Sebastian Micluța-Câmpeanu 27 minutes ago
But going back to the main subject, using EnsembleProblems would be a nice way of getting a lot of parallelization stuff for free (like distributed + GPU)

George Datseris:juliapool: 27 minutes ago
yes for sure, many decisions in DynamicalSystems.jl can be challenged now, it was so long ago when the project started... The worst part, everything is so fast that there is no reason (for me) to try and make it faster.

George Datseris:juliapool: 26 minutes ago
Do note that if you want an EnsembleProblem you would need to create a "secondary" lyapunov function anyway: the current functions are meant to be used with a single initial condition at a single parameter combinations. There is nothing to parallelize at this point. (edited)

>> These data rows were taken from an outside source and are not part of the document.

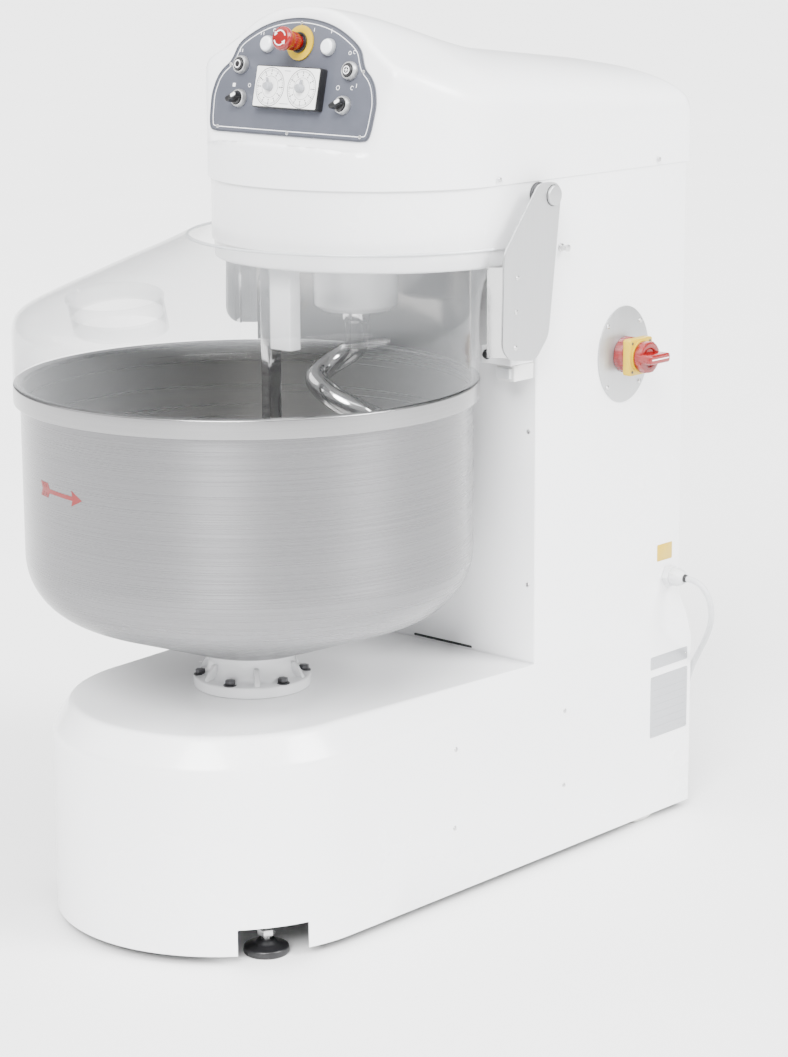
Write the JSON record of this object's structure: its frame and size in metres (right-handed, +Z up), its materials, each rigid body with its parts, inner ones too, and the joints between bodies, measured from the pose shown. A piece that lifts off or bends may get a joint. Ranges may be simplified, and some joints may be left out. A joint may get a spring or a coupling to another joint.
{
  "type": "spiral dough mixer",
  "caption": "Floor-standing spiral dough mixer with a turning bowl, spiral arm, fixed breaker bar, hinged clear lid and a column with head, controls and main switch.",
  "frame": {"origin": "on the floor under the middle of the machine's outer box", "axes": "+Z up, +X to the machine's right as seen by the operator, who stands at -Y"},
  "size_m": [0.77, 1.4136, 1.4993],
  "materials": {
    "white_paint": "gloss",
    "stainless": "brushed",
    "polished_steel": "polished",
    "satin_steel": "satin",
    "inner_steel": "matt",
    "clear_plastic": "clear",
    "panel_grey": "satin",
    "red_plastic": "gloss",
    "dark_red_plastic": "gloss",
    "yellow_plastic": "satin",
    "white_plastic": "satin",
    "grey_plastic": "satin",
    "black_plastic": "satin",
    "nylon": "satin",
    "belt_rubber": "matt",
    "cable_grey": "matt",
    "motor_grey": "painted"
  },
  "bodies": {
    "root": {"base_shell": "white_paint", "column_shell": "white_paint", "column_front_cover": "white_paint", "rear_cover": "white_paint", "head_shell": "white_paint", "hood": "white_paint", "pedestal": "white_paint", "breaker_post": "white_paint", "spiral_housing": "white_paint", "lid_switch_bracket": "white_paint", "rear_guard": "stainless", "lid_bush_left": "stainless", "lid_bush_right": "stainless", "breaker_bar": "polished_steel", "switch_plate": "satin_steel", "base_frame": "inner_steel", "column_frame": "inner_steel", "bowl_motor": "motor_grey", "spiral_motor": "motor_grey", "bowl_belt": "belt_rubber", "spiral_belt": "belt_rubber", "control_panel": "panel_grey", "timer_box": "white_plastic", "lamp_left": "white_plastic", "lamp_right": "white_plastic", "button_bezel_left": "grey_plastic", "button_bezel_right": "grey_plastic", "selector_bezel_left": "grey_plastic", "selector_bezel_right": "grey_plastic", "cable_gland": "grey_plastic", "electrical_box": "grey_plastic", "estop_collar": "yellow_plastic", "switch_escutcheon": "yellow_plastic", "switch_housing": "dark_red_plastic", "power_plug": "red_plastic", "power_cord": "cable_grey", "cord_coil": "cable_grey"},
    "bowl": {"bowl": "stainless", "bowl_shaft": "stainless", "bowl_pulley": "inner_steel"},
    "bowl_motor_pulley": {"bowl_motor_pulley": "inner_steel"},
    "spiral": {"spiral_arm": "polished_steel", "spiral_pulley": "inner_steel"},
    "spiral_motor_pulley": {"spiral_motor_pulley": "inner_steel"},
    "lid": {"lid_cover": "clear_plastic", "lid_arm_left": "satin_steel", "lid_arm_right": "satin_steel"},
    "estop": {"estop_button": "red_plastic"},
    "switch_handle": {"switch_handle": "red_plastic"},
    "push_button_left": {"push_button_left": "black_plastic"},
    "selector_left": {"selector_left": "black_plastic"},
    "timer_knob_left": {"timer_knob_left": "grey_plastic"},
    "rear_wheel_left": {"rear_wheel_left": "nylon"},
    "front_foot_left": {"front_foot_left": "black_plastic"},
    "push_button_right": {"push_button_right": "black_plastic"},
    "selector_right": {"selector_right": "black_plastic"},
    "timer_knob_right": {"timer_knob_right": "grey_plastic"},
    "rear_wheel_right": {"rear_wheel_right": "nylon"},
    "front_foot_right": {"front_foot_right": "black_plastic"}
  },
  "joints": [
    {"name": "bowl_spin", "type": "hinge", "parent": "root", "child": "bowl", "pos_m": [0, -0.24, 0.3], "axis": [0, 0, 1], "continuous": true},
    {"name": "bowl_motor_spin", "type": "hinge", "parent": "root", "child": "bowl_motor_pulley", "pos_m": [0, 0.04, 0.2], "axis": [0, 0, 1], "continuous": true},
    {"name": "spiral_spin", "type": "hinge", "parent": "root", "child": "spiral", "pos_m": [0, 0.026, 1], "axis": [0, 0, 1], "continuous": true},
    {"name": "spiral_motor_spin", "type": "hinge", "parent": "root", "child": "spiral_motor_pulley", "pos_m": [0, 0.39, 1.25], "axis": [0, 0, 1], "continuous": true},
    {"name": "lid_hinge", "type": "hinge", "parent": "root", "child": "lid", "pos_m": [0, 0.1605, 1.19], "axis": [-1, 0, 0], "range_deg": [0, 42]},
    {"name": "estop_press", "type": "slide", "parent": "root", "child": "estop", "axis": [0, 0.9763, -0.2164], "range_m": [0, 0.005]},
    {"name": "main_switch_turn", "type": "hinge", "parent": "root", "child": "switch_handle", "pos_m": [0.35, 0.402, 0.889], "axis": [1, 0, 0], "range_deg": [0, 90]},
    {"name": "push_button_left_press", "type": "slide", "parent": "root", "child": "push_button_left", "axis": [0, 0.9763, -0.2164], "range_m": [0, 0.003], "stiffness_N_per_m": 400, "springref_m": -0.002},
    {"name": "selector_left_turn", "type": "hinge", "parent": "root", "child": "selector_left", "pos_m": [-0.1185, -0.13712, 1.34776], "axis": [0, -0.9763, 0.2164], "range_deg": [-60, 0]},
    {"name": "timer_left_turn", "type": "hinge", "parent": "root", "child": "timer_knob_left", "pos_m": [-0.036, -0.14625, 1.37129], "axis": [0, -0.9763, 0.2164], "range_deg": [-300, 0]},
    {"name": "rear_wheel_left_roll", "type": "hinge", "parent": "root", "child": "rear_wheel_left", "pos_m": [-0.259, 0.498, 0.078], "axis": [1, 0, 0], "continuous": true},
    {"name": "front_foot_left_level", "type": "slide", "parent": "root", "child": "front_foot_left", "axis": [0, 0, -1], "range_m": [0, 0.02]},
    {"name": "push_button_right_press", "type": "slide", "parent": "root", "child": "push_button_right", "axis": [0, 0.9763, -0.2164], "range_m": [0, 0.003], "stiffness_N_per_m": 400, "springref_m": -0.002},
    {"name": "selector_right_turn", "type": "hinge", "parent": "root", "child": "selector_right", "pos_m": [0.1185, -0.13712, 1.34776], "axis": [0, -0.9763, 0.2164], "range_deg": [-60, 0]},
    {"name": "timer_right_turn", "type": "hinge", "parent": "root", "child": "timer_knob_right", "pos_m": [0.036, -0.14625, 1.37129], "axis": [0, -0.9763, 0.2164], "range_deg": [-300, 0]},
    {"name": "rear_wheel_right_roll", "type": "hinge", "parent": "root", "child": "rear_wheel_right", "pos_m": [0.259, 0.498, 0.078], "axis": [1, 0, 0], "continuous": true},
    {"name": "front_foot_right_level", "type": "slide", "parent": "root", "child": "front_foot_right", "axis": [0, 0, -1], "range_m": [0, 0.02]}
  ],
  "couplings": [
    {"joint": "bowl_motor_spin", "follows": "bowl_spin", "ratio": 3.25},
    {"joint": "spiral_motor_spin", "follows": "spiral_spin", "ratio": 3.3333}
  ]
}
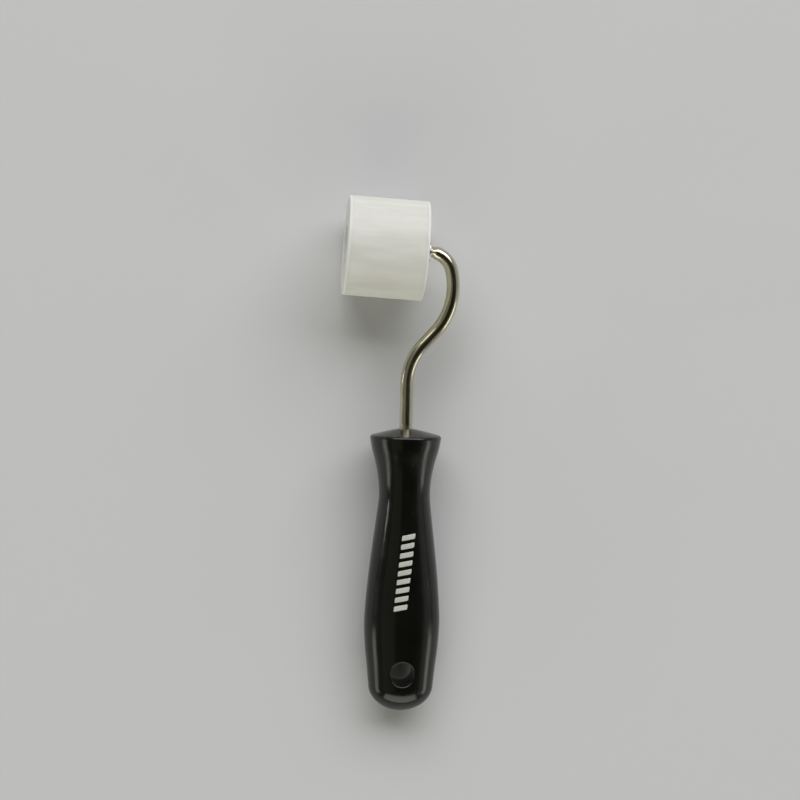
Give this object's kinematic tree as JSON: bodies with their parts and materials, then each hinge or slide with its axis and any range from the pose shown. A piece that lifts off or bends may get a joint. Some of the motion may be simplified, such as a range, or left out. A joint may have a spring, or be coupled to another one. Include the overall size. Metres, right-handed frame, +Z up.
{
  "type": "wallpaper seam roller",
  "caption": "Hand roller for pressing wallpaper seams: a white plastic roller on a bent nickel-plated rod with a black plastic handle and a hanging hole.",
  "frame": {"origin": "middle of the bottom of the object's box, on the table that the tool rests on with its roller and the belly of its handle", "axes": "+Y along the tool from the handle's butt to the roller, +X to the side that the rod bows out to, +Z up from the table"},
  "size_m": [0.0452, 0.1968, 0.038],
  "materials": {
    "handle_plastic": "moulded black polypropylene, glossy, faint handling scuffs",
    "nickel_plate": "bright nickel plate on drawn steel wire",
    "roller_plastic": "satin white plastic, faint turning lines",
    "bush_plastic": "natural acetal",
    "zinc_plate": "bright zinc plate"
  },
  "bodies": {
    "handle_and_rod": {"handle": "handle_plastic", "rod": "nickel_plate", "push_nut": "zinc_plate"},
    "roller": {"roller_sleeve": "roller_plastic", "outboard_end_cap": "roller_plastic", "inboard_end_cap": "roller_plastic", "outboard_bush": "bush_plastic", "inboard_bush": "bush_plastic"},
    "outboard_washer": {"outboard_washer": "zinc_plate"},
    "inboard_washer": {"inboard_washer": "zinc_plate"}
  },
  "joints": [
    {"name": "roller_spin", "type": "hinge", "parent": "handle_and_rod", "child": "roller", "pos_m": [-0.00609, 0.07857, 0.01902], "axis": [-0.9981, 0.061, 0], "continuous": true},
    {"name": "outboard_washer_spin", "type": "hinge", "parent": "handle_and_rod", "child": "outboard_washer", "pos_m": [-0.01827, 0.07932, 0.01902], "axis": [-0.9981, 0.061, 0], "continuous": true},
    {"name": "inboard_washer_spin", "type": "hinge", "parent": "handle_and_rod", "child": "inboard_washer", "pos_m": [0.01047, 0.07756, 0.01902], "axis": [-0.9981, 0.061, 0], "continuous": true}
  ]
}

Sebastian Micluța-Câmpeanu 23 minutes ago
Yeah, I understand that, it's a lot of work and the benefits might not be worth it.
In the same vein, I'm curious if the symbolic stuff from MTK might be of interest

Sebastian Micluța-Câmpeanu 22 minutes ago
that secondary function would be the problem function of the EnsembleProblem, right?

George Datseris:juliapool: 20 minutes ago

In the same vein, I'm curious if the symbolic stuff from MTK might be of interest

Yes, definitely, I have been looking at that to obtain better Jacobians that don't use ForwardDiff. I've done it successfully. At the moment I don't see a way to provide a generic intertface that requires the user doing less. What I did was write my ODEs in MTK and get the jacobian and then just make a DynamicalSystem with the "Julianized" f and J. But I don't see a way to automate this further. (edited)

George Datseris:juliapool: 18 minutes ago

that secondary function would be the problem function of the EnsembleProblem, right?

Well, maybe one can make something more generic. Provide a way to make an ODEProblem whose solution corresponds to the Lyapunov exponents. Then it would be easy to create an EnsembleProblem that has many "lyapunov problems" for different parameters or different initial conditions. The obvious performance problem: you would need not only a ContinuousCallback to rescale the deviation vectors, but also a SavingCallback to actually compute the Lyapunov exponents. If you're willing to put in the work and see how much better this performs that the good-old standard @threads loop over lyapunovspectrum (which can be efficiently done by using the low level interface of lyapunovspectrum that uses an integrator), then please do go ahead and report the findings!

Help wanted here: if anyone can test whether EnsembleProblem would be worth it for something like lyapunovspectrum, which would need both a SavingCallback and a ContinuousCallback.

(p.s.: I'm very skeptical how efficient all of these things are on GPUs)

Actually, now I realize that this exact comparison will be made in this PR: JuliaDynamics/ChaosTools.jl#219

However, we need to be a bit careful. In the comparison of that PR one doesn't need neither ContinuousCallback nor SavingCallback so it is skewed to favor EnsembleProblem. My reason to originally use integrator in stuff like poincaresos and lyapunov was to (1) avoid the callbacks and (2) have as clear source code as possible.

I think that for callbacks, DiscreteCallback could also be considered, since it should be conceptually similar with what the integrator stuff does.

I don't think so. For Poincaresos the condition is a continuous value crosses the hyperplane, and for lyapunovs is a continuous value falling below a threshold. Seems like ContinuousCallback is appropriate for both.

I don't think so. For Poincaresos the condition is a continuous value crosses the hyperplane, and for lyapunovs is a continuous value falling below a threshold. Seems like ContinuousCallback is appropriate for both.

ContinuousCallback will pull back t to the crossing point, while DiscreteCalback could in theory handle multiple crossings in a single time step. You'd have to write a bit more code, but in theory when done it would be more efficient.